Lokavagga · The World · Gāthā 174

Andhabhūto ayaṃ loko, tanukettha vipassati; sakuntova muttabandhanā, appo saggāya gacchati.

Andhabhūto ayaṃ loko, tanukettha vipassati; sakuntova muttabandhanā, appo saggāya gacchati.

Blind is this world; few here see clearly. Like birds freed from a net, few go to heaven.

Andhabhūto ayaṃ loko — blind is this world: andha-bhūta is made blind, blinded. The blindness is not visual but ontological: the world does not see reality as it is. Ignorance (avijjā) functions as a blindfold over the eyes of understanding.

Tanukettha vipassati — few here see clearly: tanuka is few, scarce. Vipassati is to see with penetration, to see clearly — from which comes vipassanā (insight meditation). As in verse 85, the statistical honesty is stark: few truly see.

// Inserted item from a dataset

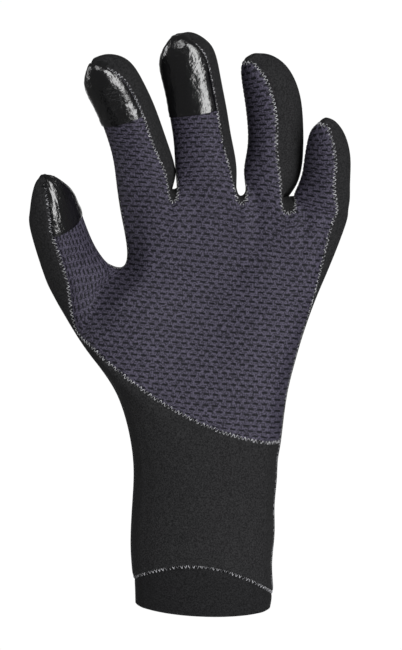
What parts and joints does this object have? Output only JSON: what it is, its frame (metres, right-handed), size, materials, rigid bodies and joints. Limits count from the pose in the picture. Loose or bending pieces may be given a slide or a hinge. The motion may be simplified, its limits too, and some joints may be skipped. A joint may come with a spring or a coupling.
{
  "type": "diving glove",
  "caption": "Left-hand neoprene diving glove with embossed palm, smooth back and cuff, and glossy rubber coats on thumb, index and middle finger.",
  "frame": {"origin": "centre of the wrist opening, in the middle of the rim", "axes": "+Z from the rim towards the fingertips, -Y the palm side, -X the thumb side"},
  "size_m": [0.1503, 0.0646, 0.2742],
  "materials": {
    "embossed_neoprene": "matt, embossed with a small brick pattern",
    "smooth_neoprene": "matt, fine stretch jersey on neoprene",
    "band_neoprene": "matt, thin stretch jersey on neoprene",
    "rubber_coat": "glossy, slightly wrinkled"
  },
  "bodies": {
    "root": {"wrist_band": "band_neoprene", "back_panel": "smooth_neoprene", "palm_panel": "embossed_neoprene", "thumb_coat": "rubber_coat", "index_coat": "rubber_coat", "middle_coat": "rubber_coat"}
  },
  "joints": []
}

Sakuntova muttabandhanā — like birds freed from a net: bandha is the net, the snare. The few who achieve penetrating vision are like rare birds that manage to escape the hunter’s net.

Appo saggāya gacchati — few go to heaven: sagga is the heavenly realm, the good destiny. The rarity of liberation is not discouraging but realistic: it motivates the practitioner to take the opportunity with urgency, knowing it is not something achieved by inertia.